Gerwyn said about this study:
A DNA plasmid and no amplification of samples oh goody now I wonder why they didn,t find anything?
Einstein defined insanity as doing the same thing time and time again and expecting the results to be different!
Now for my thoughts:
1) As I understand it - and correct me if I'm wrong - This study again used the reagent VP62 and only this reagent to find XMRV. They claim in their abstract that their assay had "100% specificity". But XMRV is a retrovirus and those tend to mutate a lot, especially if you're checking for it in China. So wouldn't 100% specificity for VP62 and only for it - as I understand their assays had (and again - please correct me if I'm wrong) - mean that if there was "XMRV" in those patients, but it has mutated just a tiny bit, and it still has 99.9% similarity to VP62, they wouldn't detect it?

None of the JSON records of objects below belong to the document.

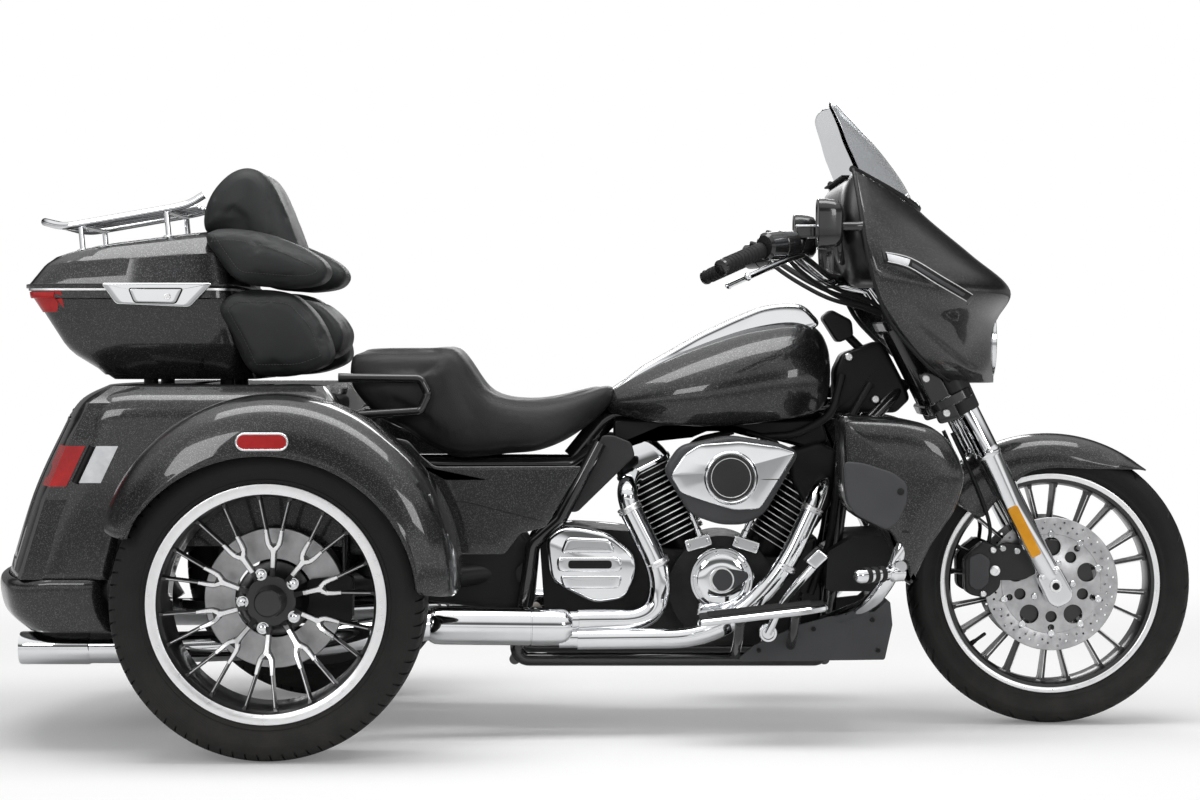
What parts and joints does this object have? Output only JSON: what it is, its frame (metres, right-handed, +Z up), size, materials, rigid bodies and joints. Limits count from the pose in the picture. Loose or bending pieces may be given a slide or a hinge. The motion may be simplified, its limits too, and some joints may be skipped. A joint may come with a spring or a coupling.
{
  "type": "motorized trike",
  "caption": "Full-size touring trike with a V-twin engine, fork-mounted fairing, wide rear body with fenders, hatch, and a hinged tour pack.",
  "frame": {"origin": "on the floor under the middle of the vehicle's length and width", "axes": "+X forward, +Y to the rider's left, +Z up"},
  "size_m": [2.6706, 1.398, 1.4023],
  "materials": {
    "tyre": "matte rubber with fine moulded bands",
    "wheel_black": "gloss black with machined bright edges",
    "brake_steel": "ground friction faces",
    "gloss_black": "gloss black",
    "satin_black": "satin black",
    "engine_black": "wrinkle black with bright fin edges",
    "matte_black": "grained plastic",
    "chrome": "polished",
    "charcoal_paint": "charcoal metallic under clear coat",
    "satin_grey": "satin dark grey",
    "black_leather": "grained, stitched",
    "black_vinyl": "smooth grained vinyl",
    "red_lens": "clear red lens",
    "lamp_lens": "clear lens over a bright reflector",
    "smoke_screen": "smoked clear polycarbonate"
  },
  "bodies": {
    "chassis": {"frame": "gloss_black", "rear_axle": "satin_black", "swing_arm": "satin_black", "rear_shocks": "satin_black", "crankcase": "engine_black", "cylinders": "engine_black", "rocker_covers": "chrome", "air_cleaner": "chrome", "pushrod_covers": "chrome", "engine_covers": "chrome", "radiator": "matte_black", "exhaust_pipes": "chrome", "mufflers": "chrome", "fuel_tank": "charcoal_paint", "tank_console": "chrome", "seat": "black_leather", "grab_rails": "gloss_black", "rear_body": "charcoal_paint", "rear_bumper": "charcoal_paint", "rear_fenders": "charcoal_paint", "side_panels": "charcoal_paint", "tour_pack_base": "charcoal_paint", "pack_latch": "chrome", "pack_pads": "black_vinyl", "pack_stand": "satin_black", "rear_lamps": "red_lens", "engine_guard": "chrome", "lower_fairings": "charcoal_paint", "chin_spoiler": "satin_grey", "floorboards": "chrome", "foot_controls": "chrome"},
    "steering": {"fork_legs": "chrome", "fork_clamps": "gloss_black", "front_calipers": "satin_black", "front_fender": "charcoal_paint", "fairing": "charcoal_paint", "headlamp": "lamp_lens", "inner_fairing": "gloss_black", "windshield": "smoke_screen", "handlebar": "gloss_black", "hand_controls": "gloss_black", "mirrors": "gloss_black"},
    "front_wheel": {"front_wheel": "wheel_black", "front_tyre": "tyre", "front_discs": "brake_steel"},
    "rear_wheel_right": {"rear_wheel_right": "wheel_black", "rear_tyre_right": "tyre"},
    "rear_wheel_left": {"rear_wheel_left": "wheel_black", "rear_tyre_left": "tyre"},
    "tour_pack_lid": {"tour_pack_lid": "charcoal_paint", "luggage_rack": "chrome", "backrest": "black_leather"},
    "trunk_hatch": {"trunk_hatch": "charcoal_paint"}
  },
  "joints": [
    {"name": "steering_turn", "type": "hinge", "parent": "chassis", "child": "steering", "pos_m": [0.97137, 0, 0.29676], "axis": [-0.4509, 0, 0.8926], "range_deg": [-32, 32]},
    {"name": "front_wheel_spin", "type": "hinge", "parent": "steering", "child": "front_wheel", "pos_m": [1.016, 0, 0.3193], "axis": [0, 1, 0], "continuous": true},
    {"name": "rear_wheel_right_spin", "type": "hinge", "parent": "chassis", "child": "rear_wheel_right", "pos_m": [-0.684, -0.545, 0.3254], "axis": [0, 1, 0], "continuous": true},
    {"name": "rear_wheel_left_spin", "type": "hinge", "parent": "chassis", "child": "rear_wheel_left", "pos_m": [-0.684, 0.545, 0.3254], "axis": [0, 1, 0], "continuous": true},
    {"name": "tour_pack_lid_hinge", "type": "hinge", "parent": "chassis", "child": "tour_pack_lid", "pos_m": [-1.02, 0.311, 0.978], "axis": [-1, 0, 0], "range_deg": [0, 75]},
    {"name": "trunk_hatch_hinge", "type": "hinge", "parent": "chassis", "child": "trunk_hatch", "pos_m": [-1.181, 0, 0.709], "axis": [0, 1, 0], "range_deg": [0, 65]}
  ]
}
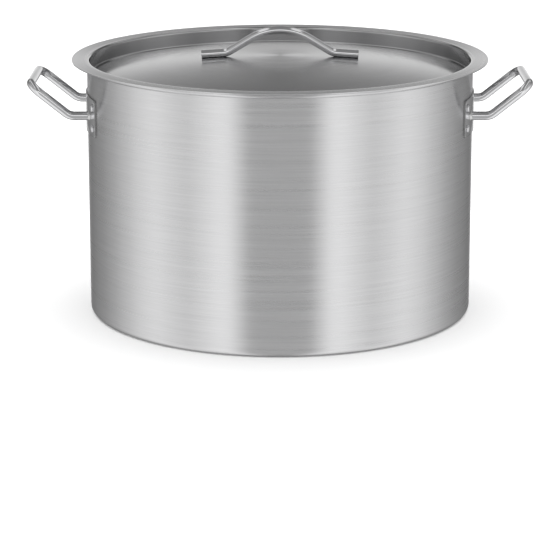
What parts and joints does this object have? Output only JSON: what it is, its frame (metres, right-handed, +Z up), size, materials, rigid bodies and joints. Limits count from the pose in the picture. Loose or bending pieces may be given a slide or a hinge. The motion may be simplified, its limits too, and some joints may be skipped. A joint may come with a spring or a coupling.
{
  "type": "stock pot",
  "caption": "Low straight-sided stainless steel stock pot with a sunken flanged lid, bent-rod lid handle and riveted bent-rod side handles on curved plates.",
  "frame": {"origin": "centre of the base's underside, on the surface the pot stands on", "axes": "+Z up along the pot's axis; X through the two side handles and along the lid handle; Y across the handles"},
  "size_m": [0.521, 0.4328, 0.2989],
  "materials": {
    "brushed_wall": "satin, brushed round the wall",
    "base_steel": "satin, turned",
    "core_aluminium": "plain, closed in",
    "spun_lid": "satin, spun in circles about the middle",
    "polished_rod": "mirror polished",
    "polished_plate": "mirror polished",
    "polished_rivet": "mirror polished",
    "weld_metal": "ground smooth"
  },
  "bodies": {
    "pot": {"pot_shell": "brushed_wall", "base_core": "core_aluminium", "base_cap": "base_steel", "handle_plate_left": "polished_plate", "handle_plate_right": "polished_plate", "side_handle_left": "polished_rod", "side_handle_right": "polished_rod", "arm_weld_left_front": "weld_metal", "arm_weld_left_back": "weld_metal", "arm_weld_right_front": "weld_metal", "arm_weld_right_back": "weld_metal", "rivet_left_front_upper": "polished_rivet", "rivet_left_front_lower": "polished_rivet", "rivet_left_back_upper": "polished_rivet", "rivet_left_back_lower": "polished_rivet", "rivet_right_front_upper": "polished_rivet", "rivet_right_front_lower": "polished_rivet", "rivet_right_back_upper": "polished_rivet", "rivet_right_back_lower": "polished_rivet"},
    "lid": {"lid_pan": "spun_lid", "lid_handle": "polished_rod", "lid_handle_weld_left": "weld_metal", "lid_handle_weld_right": "weld_metal"}
  },
  "joints": [
    {"name": "lid_lift", "type": "slide", "parent": "pot", "child": "lid", "axis": [0, 0, 1], "range_m": [0, 0.3]}
  ]
}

I understand that VP62 was given to them by the WPI, ut I guess it was given to them a long time ago or with other intentions - cause Dr. Mikovits already said that using VP62, which is a clone and not from a clinical sample, and using samples that would detect nly such VP62's, is a major mistake.
Anyway, I guess that even Myra McClure would say that this study doesn't say anyhthing, because it used only PCR (and she said that she agrees with Dr. Ruscetti that PCR cannot be used as the single assay).
2) Not that I think that it would explain the complete absence of XMRV - But again they used the Fukuda criteria alone, without using the Canadian Consensus Criteria.
I wonder what the publication of this stupid study says about the quality of the journal "Virology". Anyway, this study is another study that doesn't tell us anything. Anything! It could be that 63 of these 65 patients were actually carriers of XMRV of other MLV-related viruses, and it could be that none of them had it. This study says nothing. Again.